* Goal
Find the line that contains "Reconstruct the object"; then retype it and each line after it, exactly, through the final line of the data below.

* Task inputs
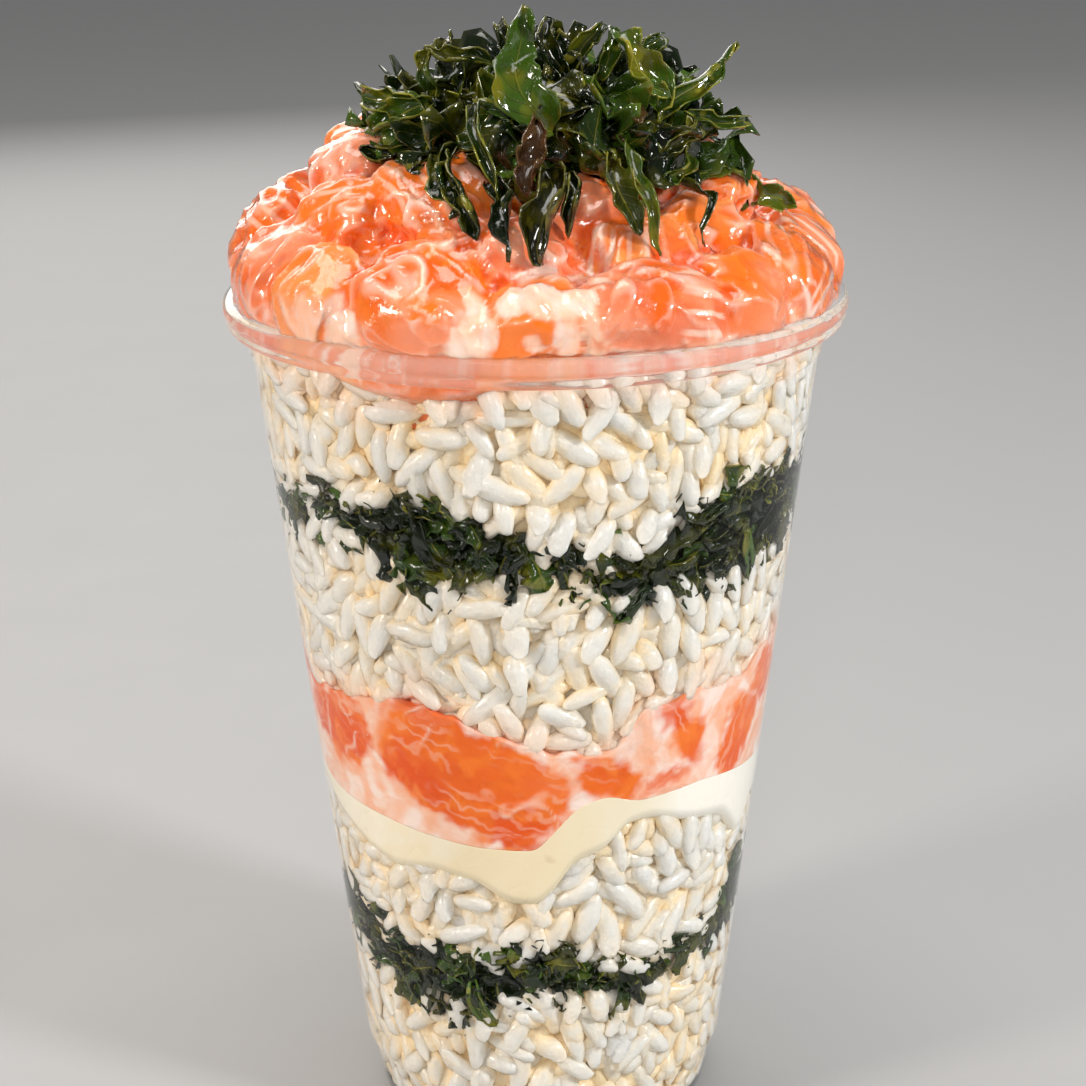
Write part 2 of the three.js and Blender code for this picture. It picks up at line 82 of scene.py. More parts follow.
# The seams between layers on the wall: bearing in degrees and height in millimetres.
SEAMS = {
    "lower_greens_bottom": (
        (-90, 33), (-72, 32.4), (-58, 29), (-48, 26.8), (-32, 27.5), (-25, 25), (-7, 30.5), (16, 29.7),
        (25, 27.5), (36, 32.6), (53, 32.3), (69, 34.3), (90, 34), (120, 31), (150, 28), (180, 30), (225, 32),
    ),
    "lower_greens_top": (
        (-90, 43), (-72, 42.6), (-56, 40.3), (-44, 38.4), (-30, 37.6), (-6, 39.3), (5, 41.2), (16, 37.6),
        (28, 34), (35, 36.7), (58, 36.8), (65, 45), (90, 46), (120, 42), (150, 38), (180, 39), (225, 40),
    ),
    "cream_bottom": (
        (-90, 60), (-76, 59.5), (-64, 56), (-51, 52.9), (-41, 51.5), (-28, 53.1), (-16, 51.8), (-9, 48.7),
        (-1, 48.3), (4, 51.6), (8, 56.1), (17, 58.2), (21, 61.9), (28, 62.4), (41, 59.6), (54, 57.8),
        (66, 50.5), (74, 56), (90, 54), (120, 56), (150, 54), (180, 57), (205, 52), (225, 55), (250, 58),
    ),
    "cream_top": (
        (-90, 65), (-64, 61.4), (-44, 60.9), (-16, 59.2), (-1, 59.1), (9, 66.9), (16, 68.2), (24, 66.4),
        (43, 66.8), (61, 64.9), (90, 63), (120, 64), (150, 62), (180, 65), (225, 63),
    ),
    "salmon_top": (
        (-90, 88), (-84, 87), (-76, 79), (-53, 80.5), (-29, 83.3), (-10, 79.3), (4, 76.2), (18, 76.5),
        (24, 82.5), (39, 83.4), (54, 81.9), (63, 84.9), (78, 86.5), (90, 88), (120, 84), (150, 80),
        (180, 82), (225, 84),
    ),
    "upper_greens_bottom": (
        (-90, 108), (-64, 106.8), (-46, 110.6), (-39, 107.7), (-31, 104.8), (-23, 101.7), (-15, 104.9),
        (-1, 105.7), (10, 102), (21, 99.9), (28, 102), (41, 100.7), (63, 103), (90, 106), (120, 105),
        (150, 103), (180, 105), (225, 104),
    ),
    "upper_greens_top": (
        (-90, 113), (-61, 112.9), (-49, 115.7), (-21, 116.9), (-14, 115.8), (0, 111.1), (12, 108.4),
        (22, 109.1), (31, 112.6), (39, 115), (47, 118.1), (65, 116.3), (90, 113), (120, 112), (150, 113),
        (180, 114), (225, 112),
    ),
    "heap_bottom": (
        (-90, 135.5), (-60, 135.5), (-45, 134.6), (-34, 132.8), (-22, 132.2), (-12, 133.4), (-4, 135.6),
        (20, 136.2), (55, 136.2), (90, 136), (135, 135), (180, 135.5), (225, 135),
    ),
}


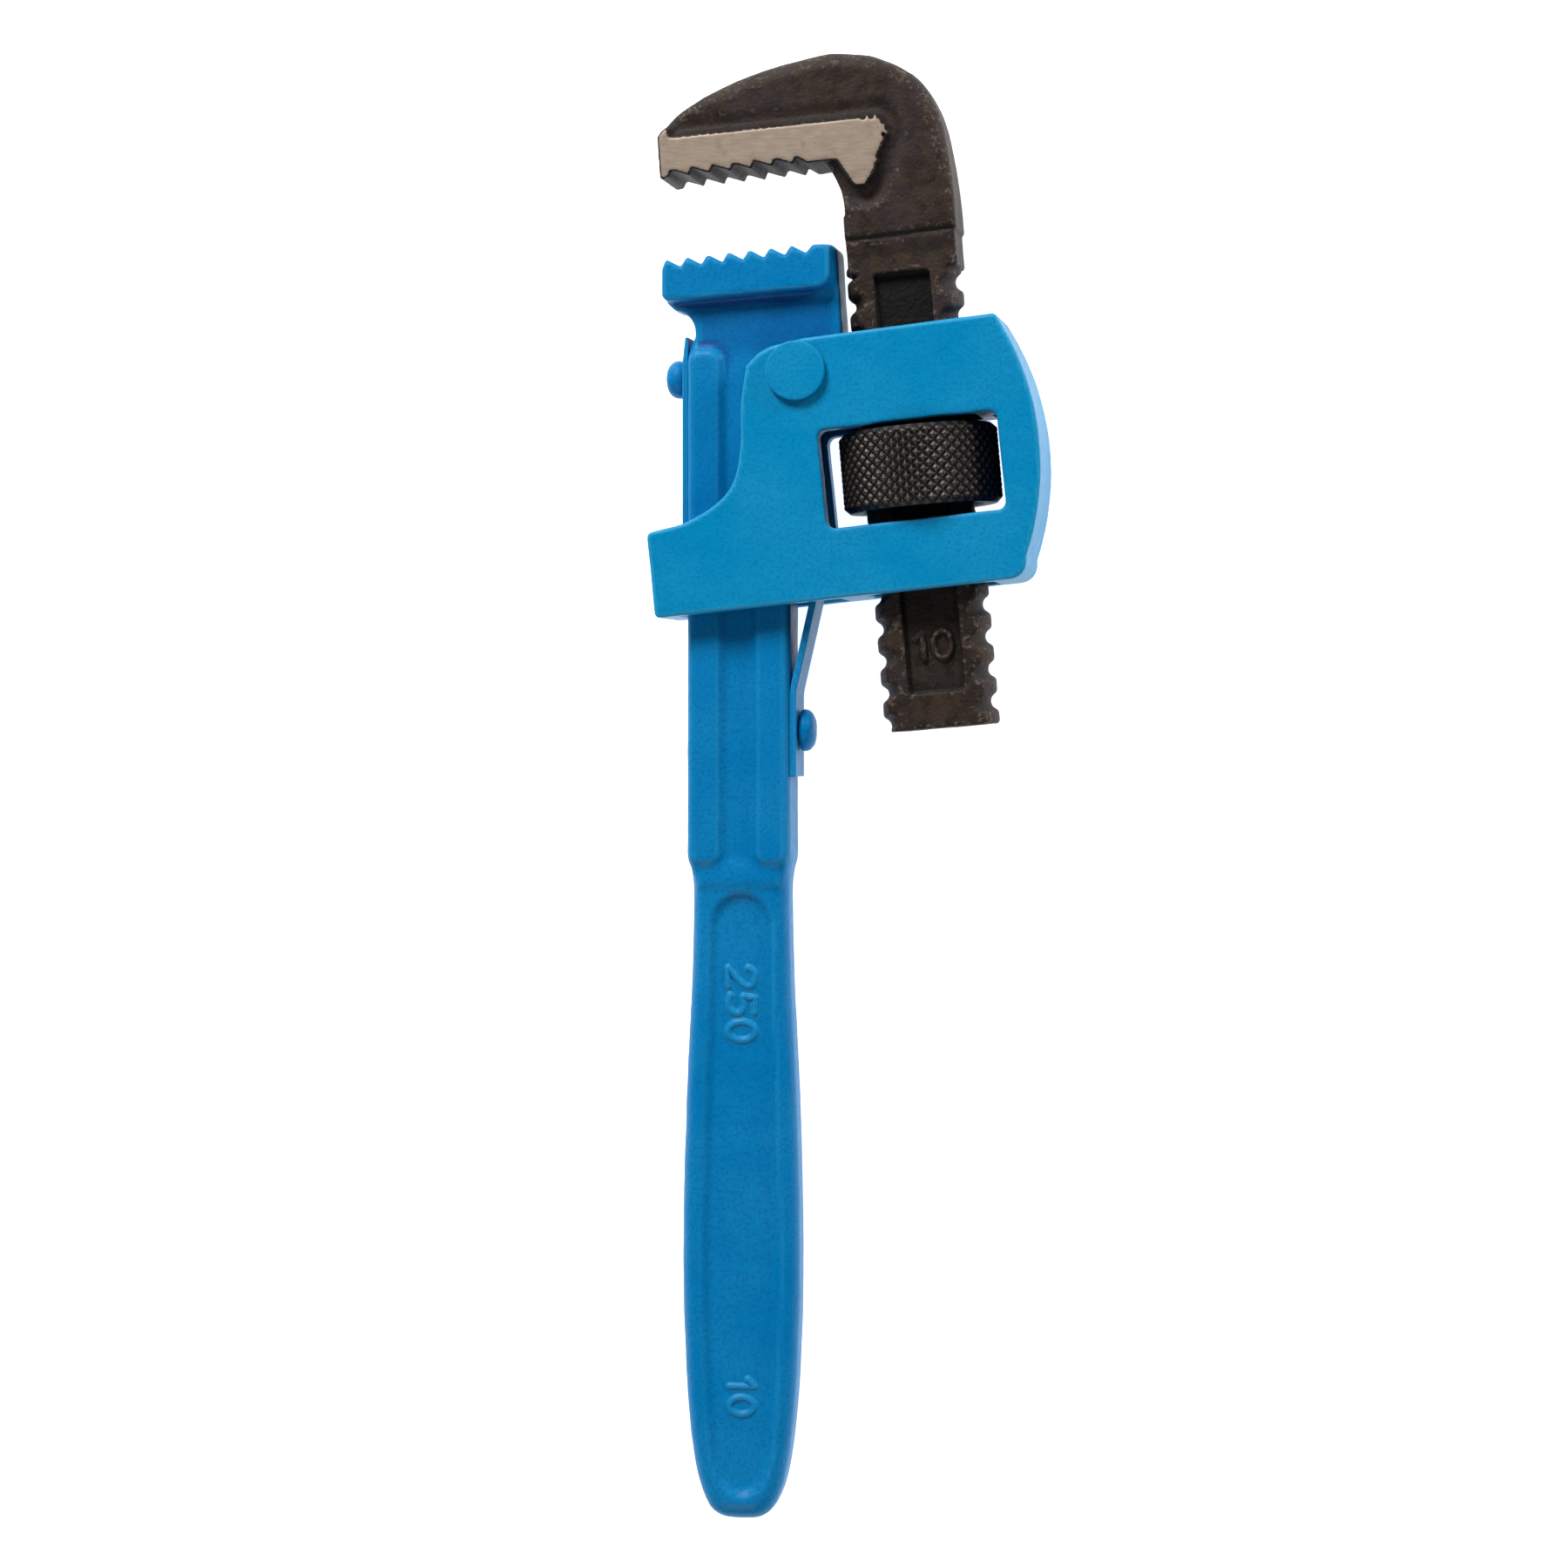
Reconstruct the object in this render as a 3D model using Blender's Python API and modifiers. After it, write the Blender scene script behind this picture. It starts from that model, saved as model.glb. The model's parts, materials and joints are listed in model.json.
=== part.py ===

* Result below
Reconstruct the object in this render as a 3D model using Blender's Python API and modifiers. After it, write the Blender scene script behind this picture. It starts from that model, saved as model.glb. The model's parts, materials and joints are listed in model.json.
=== part.py ===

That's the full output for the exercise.